[3D code data]
* * * * *

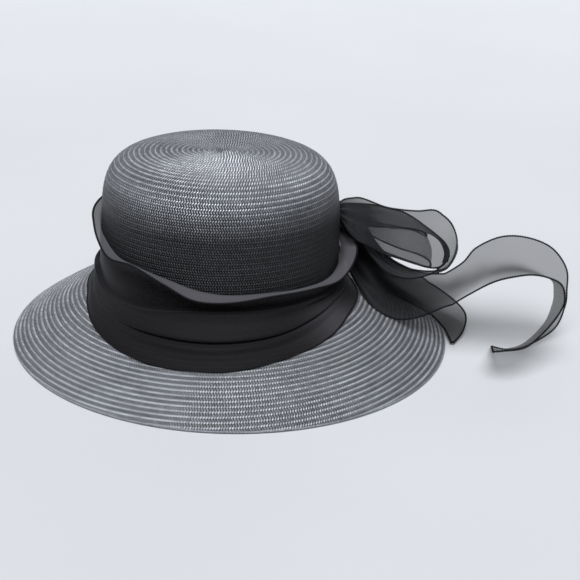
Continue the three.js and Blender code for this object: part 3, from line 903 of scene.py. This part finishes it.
# Band
def band_sections(angles):
    degrees = np.degrees(angles)
    count = len(BAND_ROWS)
    around = []
    for place in range(-2, count + 2):
        row = BAND_ROWS[place % count].copy()
        row[0] += 360 * (place // count)
        around.append(row)
    at, *columns = np.array(around).T
    here = {name: smooth_value(at, column, degrees) for name, column in zip(BAND_COLUMNS[1:], columns)}
    close = CLOTH_GAP + CLOTH_WALL / 2
    section = []
    for start, end, share, flare, roll in WALL_POINTS:
        height = BRIM_DROP + BAND_RISE * (here[start] + (here[end] - here[start]) * share)
        offset = close + BAND_SPREAD * (here["flare"] * flare + here["roll"] * roll)
        section.append(beside_crown(angles, height, offset))
    over_brim = [
        (here["gap"] + past - under * here["tuck"], laid + (tucked - laid) * here["tuck"])
        for past, under, laid, tucked in BRIM_POINTS
    ]
    hem = (np.ones_like(degrees), np.zeros_like(degrees))
    for place, lift in [*over_brim, hem]:
        share = here["hem"] * place
        height = brim_height(share) + close * BAND_OVER_BRIM + BAND_RISE * lift
        section.append(brim_point(angles, share, height))
    return np.stack(section, 1)


def near_place(angles, place, width, amount):
    """The amount at a place round the crown, in degrees, fading to 0 on both sides of it."""
    away = np.mod(angles - math.radians(place) + math.pi, TURN) - math.pi
    return amount * np.exp(-((away / math.radians(width)) ** 2))[:, None]


def make_band():
    angles = math.radians(BAND_ROWS[0][0]) + angle_grid(BAND_TURN_POINTS)[:, 0]
    grid = centripetal(band_sections(angles), BAND_STEPS)
    faces = grid_faces(*grid.shape[:2], ring=True)
    uv, flat = cloth_uv(grid, faces, ring=True)
    cloth = new_piece("band_cloth", grid.reshape(-1, 3), faces, uv, BAND_CLOTH)
    run = run_along(grid)
    down = run / run[:, -1:]
    # painted sheen: a mark below nought thins the cloth and paints it paler along the flare, low at the
    # right and high at the left
    flare = BAND_THINNEST_PAINTED_SHEEN * np.clip((FLARE_PAINTED_SHEEN_END - run) / FLARE_PAINTED_SHEEN_FADE, 0, 1)
    right = near_place(angles, *BAND_PAINTED_SHEEN_RIGHT) * down
    left = near_place(angles, *BAND_PAINTED_SHEEN_LEFT) * (1 - down)
    mark_points(cloth, -np.minimum(flare + right + left, BAND_THINNEST_PAINTED_SHEEN))
    finished(cloth, "band")
    edges = make_edges("band_edges", [grid[:, 0], grid[:, -1]], closed=True)


make_band()


# Ribbons
def ribbon_grid(rows, strips):
    rows = np.array(rows, float)
    ends = np.vstack([rows[:1], rows, rows[-1:]])
    places = np.arange(-1, len(rows) + 1)
    place = np.arange((len(rows) - 1) * STATION_STEPS + 1) / STATION_STEPS
    *selvedges, cup = (smooth_value(places, column, place) for column in ends.T)
    edges = []
    for out, side, lift in (selvedges[:3], selvedges[3:]):
        x = CROWN_LENGTH / 2 + BOW_REACH * out
        y = KNOT_SIDE + RIBBON_WIDTH * side
        edges.append(np.stack([x, y, height_under(x, y) + BOW_LIFT * lift], -1))
    far, near = edges
    arch = unit(np.cross(np.gradient(far + near, axis=0), far - near))
    share = np.linspace(0, 1, strips + 1)[None, :, None]
    cupped = (RIBBON_WIDTH * cup)[:, None, None] * np.sin(np.pi * share)
    return far[:, None] + (near - far)[:, None] * share + arch[:, None] * cupped


def near_knot(grid, ends, reach, power):
    """1 at the chosen ends of a ribbon, fading to 0 with the distance along it."""
    run = run_along(grid[:, grid.shape[1] // 2])
    near = np.zeros(len(run))
    for end in ends:
        distance = run if end == "start" else run[-1] - run
        near = np.maximum(near, np.exp(-((distance / reach) ** power)))
    return near[:, None]


def pleat_wave(grid, pleats):
    share = np.linspace(0, 1, grid.shape[1])[None, :]
    return np.sin(TURN * pleats * share + PLEAT_UNEVENNESS * np.sin(TURN * share))


def gathered(grid, ends, pleats, depth, reach):
    """The ribbon with pleats that fade away from the knot."""
    height = depth * near_knot(grid, ends, reach, 1) * pleat_wave(grid, pleats)
    return grid + surface_normals(grid) * height[..., None]


def gathering_and_painted_shading(grid, ends, pleats, laid, squeezed, reach):
    """How far the cloth is gathered: squeezed at the knot, and as it is laid elsewhere."""
    near = near_knot(grid, ends, reach, 2)
    wave = 0.5 + 0.5 * pleat_wave(grid, pleats)
    gather = near * (1 - PLEAT_OPENING * wave * (1 - near))
    return laid + (squeezed - laid) * gather


# painted shade and light: patches that make ribbon cloth denser and darker, or thinner and paler
def with_painted_light_and_shade(amount, stations, painted_light_and_shade):
    station = np.linspace(0, stations - 1, amount.shape[0])[:, None]
    share = np.linspace(0, 1, amount.shape[1])[None, :]
    for at, across, stations_wide, share_wide, change in painted_light_and_shade:
        away = ((station - at) / stations_wide) ** 2 + ((share - across) / share_wide) ** 2
        amount = amount + change * np.exp(-away)
    return amount


def make_ribbon(name, rows, ends, depth, thickness,
                pleats=4, reach=26, end_hem=False, fold=None, painted_light_and_shade=()):
    grid = gathered(ribbon_grid(rows, RIBBON_STRIPS), ends, pleats, depth, reach)
    faces = grid_faces(*grid.shape[:2])
    uv, flat = cloth_uv(grid, faces)
    cloth = new_piece(f"{name}_cloth", grid.reshape(-1, 3), faces, uv, BOW_CLOTH)
    mark_points(cloth, with_painted_light_and_shade(gathering_and_painted_shading(grid, ends, pleats, *thickness), len(rows), painted_light_and_shade))
    finished(cloth, f"bow_{name}")
    lines = [grid[:, 0], grid[:, -1]]
    if fold:
        turned = ribbon_grid(fold, FOLD_STRIPS)
        turned_faces = grid_faces(*turned.shape[:2])
        turned_uv, _ = cloth_uv(turned, turned_faces)
        piece = new_piece(f"{name}_fold", turned.reshape(-1, 3), turned_faces, turned_uv, BOW_CLOTH)
        mark_points(piece, np.minimum(gathering_and_painted_shading(turned, ends, pleats, *thickness) + FOLD_CROWDING, 1))
        finished(piece, None)
        lines.append(turned[:, 0])
    if end_hem:
        lines.append(grid[-1])
    edges = make_edges(f"{name}_edges", lines)


# Thickness is how crowded the cloth is where it is laid and where it is squeezed, and how
# far from the knot that reaches. Depth and reach are the pleats', also in millimetres.
make_ribbon("upper_loop", UPPER_LOOP, ("start", "end"),
            depth=1.5, thickness=(0.0, 0.9, 34.0), fold=UPPER_FOLD, painted_light_and_shade=UPPER_PAINTED_LIGHT_AND_SHADE)
make_ribbon("inner_loop", INNER_LOOP, ("start", "end"),
            depth=0.8, thickness=(-0.5, 0.5, 30.0))
make_ribbon("swirl", SWIRL, ("start",),
            depth=2.6, thickness=(-0.25, 0.95, 85.0), pleats=3, reach=45, end_hem=True,
            painted_light_and_shade=SWIRL_PAINTED_LIGHT_AND_SHADE)
make_ribbon("lower_tail", LOWER_TAIL, ("start",),
            depth=1.5, thickness=(0.0, 0.9, 50.0), end_hem=True)


# Knot: a short gathered wrap
def make_knot():
    lean = math.asin(KNOT_SIDE / (CROWN_WIDTH / 2))
    centre_x = CROWN_LENGTH / 2 * math.cos(lean) + KNOT_STANDOFF + KNOT_DEPTH / 2
    centre_z = BRIM_DROP + KNOT_LIFT
    angle = angle_grid(KNOT_TURN_POINTS)
    rise = np.sin(np.linspace(-math.pi / 2, math.pi / 2, KNOT_PROFILE_POINTS))[None, :]
    folded = 1 + sum(depth * np.cos(folds * angle + slant * rise) for depth, folds, slant in KNOT_FOLDS)
    waist = folded * np.sqrt(np.maximum(0, 1 - rise**4))
    grid = stacked(
        centre_x + KNOT_DEPTH / 2 * waist * np.cos(angle),
        KNOT_SIDE + KNOT_WIDTH / 2 * waist * np.sin(angle),
        centre_z + KNOT_LENGTH / 2 * rise,
    )
    faces = grid_faces(*grid.shape[:2], ring=True)
    uv, _ = cloth_uv(grid, faces, ring=True)
    points = grid.reshape(-1, 3)
    piece = new_piece("knot_wrap", points, *real_faces(points, faces, uv), BAND_CLOTH)
    finished(piece, "bow_knot")


make_knot()


# Floor and light, in metres. The floor is a little below the hat's foot.
FLOOR_REACH = 6.0
FLOOR_LEVEL = -0.0005


def make_floor():
    mesh = bpy.data.meshes.new("floor")
    sides = ((-1, -1), (1, -1), (1, 1), (-1, 1))
    corners = [(x * FLOOR_REACH, y * FLOOR_REACH, FLOOR_LEVEL) for x, y in sides]
    mesh.from_pydata(corners, [], [(0, 1, 2, 3)])
    look = Shader("floor")
    tone = look.noise(look.node("ShaderNodeTexCoord").outputs["Object"], scale=3.0)
    colour = look.mix_colour(tone, (0.37, 0.37, 0.375, 1), (0.4, 0.4, 0.405, 1))
    look.set(Base_Color=colour, Roughness=0.85, Specular_IOR_Level=0.2)
    mesh.materials.append(look.material)
    floor = bpy.data.objects.new("floor", mesh)
    bpy.context.scene.collection.objects.link(floor)


def make_sun(name, towards, strength, width, colour):
    """A broad soft light from far off, so the floor is lit evenly."""
    data = bpy.data.lights.new(name, "SUN")
    data.energy = strength
    data.angle = math.radians(width)
    data.color = colour
    light = bpy.data.objects.new(name, data)
    light.rotation_euler = Vector(towards).to_track_quat("Z", "Y").to_euler()
    bpy.context.scene.collection.objects.link(light)


def make_panel(name, place, aim, size, power, colour):
    data = bpy.data.lights.new(name, "AREA")
    data.shape = "RECTANGLE"
    data.size, data.size_y = size
    data.energy = power
    data.color = colour
    light = bpy.data.objects.new(name, data)
    turn = (Vector(aim) - Vector(place)).to_track_quat("-Z", "Y").to_matrix().to_4x4()
    light.matrix_world = Matrix.Translation(Vector(place)) @ turn
    bpy.context.scene.collection.objects.link(light)


def make_world(colour, strength):
    world = bpy.data.worlds.new("world")
    world.use_nodes = True
    background = world.node_tree.nodes["Background"]
    background.inputs["Color"].default_value = colour
    background.inputs["Strength"].default_value = strength
    bpy.context.scene.world = world


make_floor()
make_world(colour=(0.86, 0.91, 1.0, 1), strength=0.16)
make_sun("overhead", towards=(0.0, -0.42, 1.0), strength=6.1, width=44, colour=(0.93, 0.96, 1))
make_panel("back_panel", place=(0.2, 2.2, 1.5), aim=(0.0, 0.7, 0.0), size=(3.2, 1.2),
           power=18, colour=(0.97, 0.98, 1))

bpy.context.scene.view_settings.view_transform = "Standard"
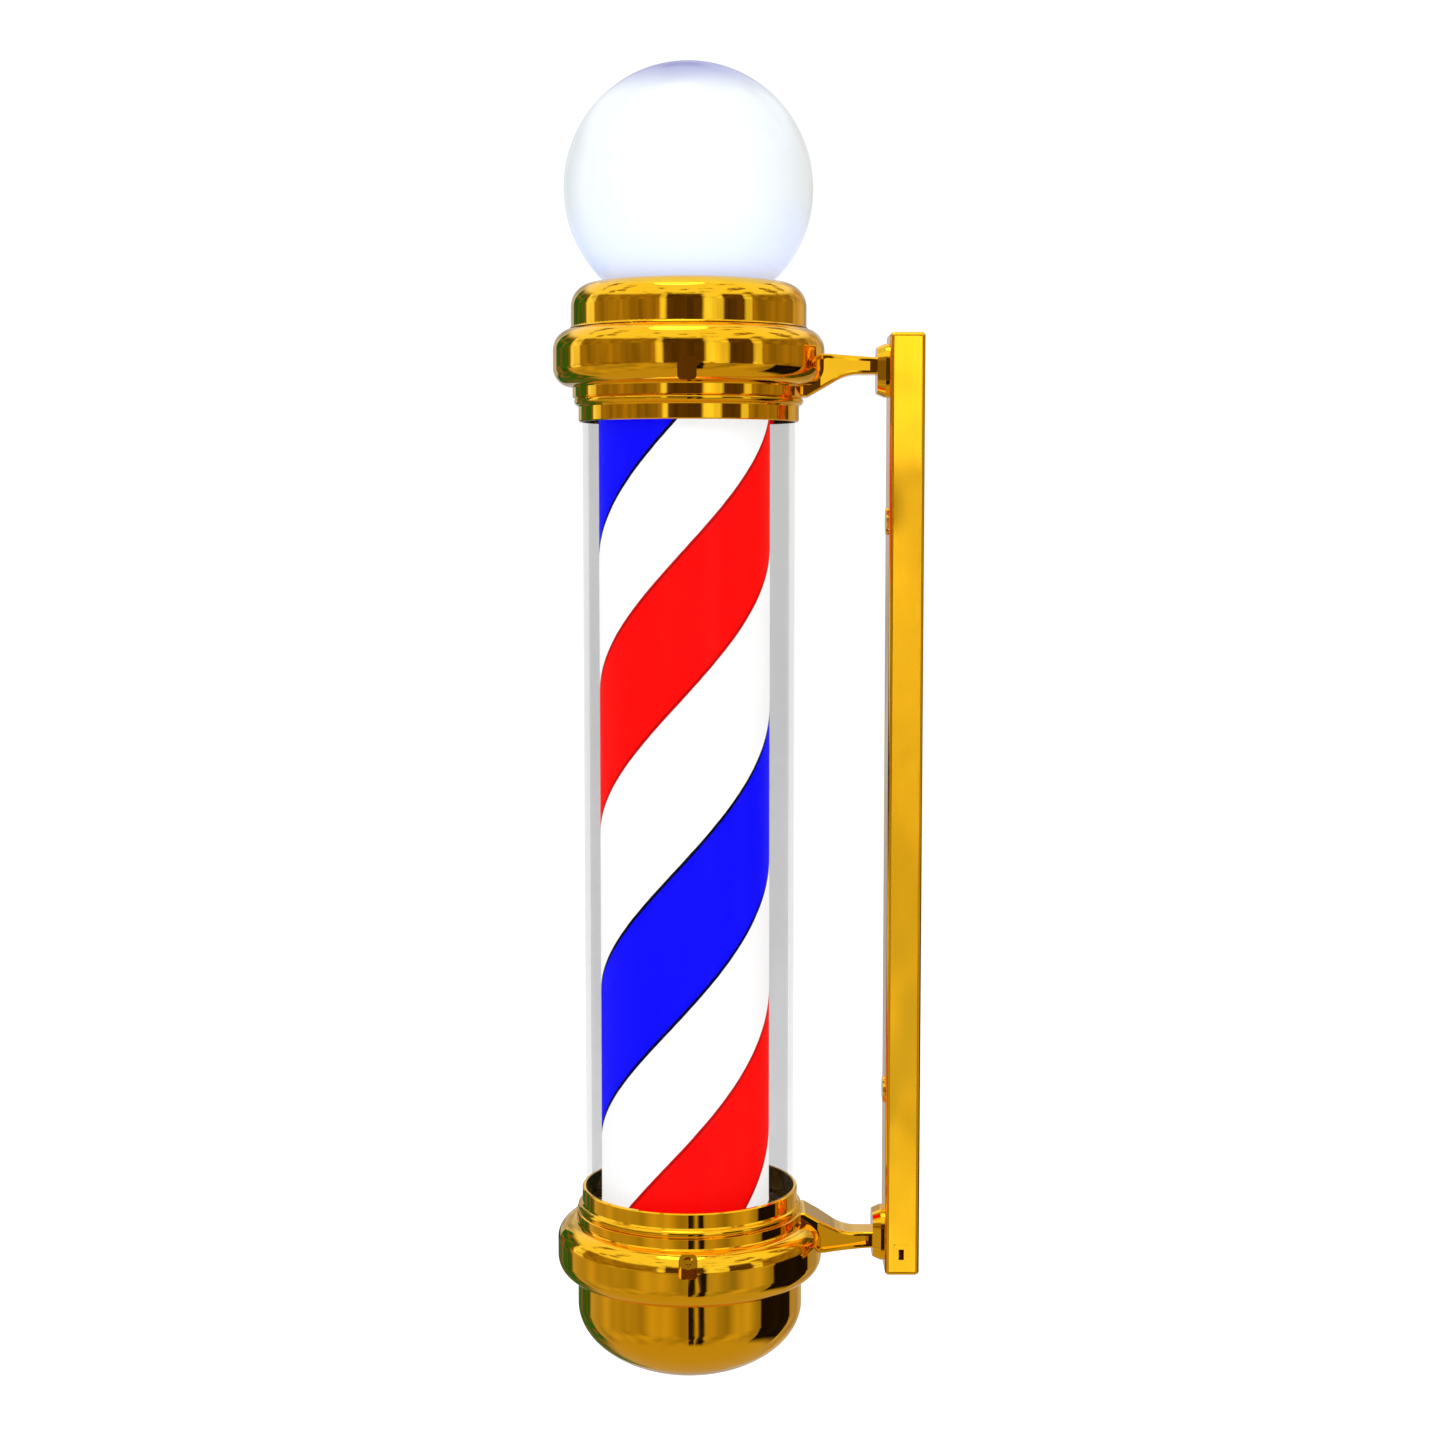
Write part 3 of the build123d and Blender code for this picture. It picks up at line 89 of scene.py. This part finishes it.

* * * * *

[JOB]
Print the material above verbatim, first line through the line containing "return np.stack(section, 1)", both included.

[OUTPUT BELOW]
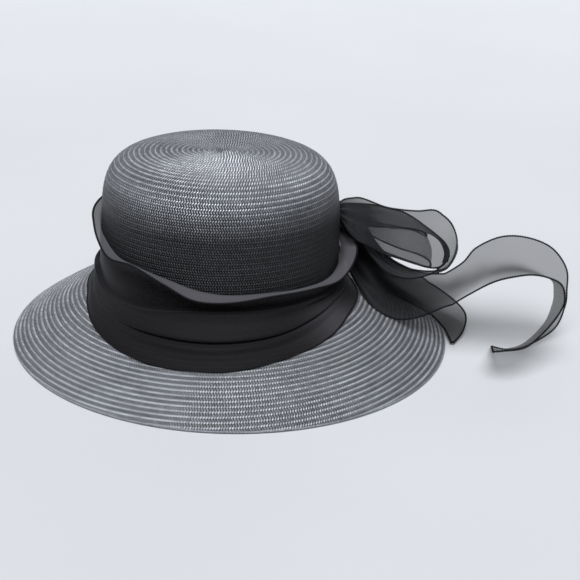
Continue the three.js and Blender code for this object: part 3, from line 903 of scene.py. This part finishes it.
# Band
def band_sections(angles):
    degrees = np.degrees(angles)
    count = len(BAND_ROWS)
    around = []
    for place in range(-2, count + 2):
        row = BAND_ROWS[place % count].copy()
        row[0] += 360 * (place // count)
        around.append(row)
    at, *columns = np.array(around).T
    here = {name: smooth_value(at, column, degrees) for name, column in zip(BAND_COLUMNS[1:], columns)}
    close = CLOTH_GAP + CLOTH_WALL / 2
    section = []
    for start, end, share, flare, roll in WALL_POINTS:
        height = BRIM_DROP + BAND_RISE * (here[start] + (here[end] - here[start]) * share)
        offset = close + BAND_SPREAD * (here["flare"] * flare + here["roll"] * roll)
        section.append(beside_crown(angles, height, offset))
    over_brim = [
        (here["gap"] + past - under * here["tuck"], laid + (tucked - laid) * here["tuck"])
        for past, under, laid, tucked in BRIM_POINTS
    ]
    hem = (np.ones_like(degrees), np.zeros_like(degrees))
    for place, lift in [*over_brim, hem]:
        share = here["hem"] * place
        height = brim_height(share) + close * BAND_OVER_BRIM + BAND_RISE * lift
        section.append(brim_point(angles, share, height))
    return np.stack(section, 1)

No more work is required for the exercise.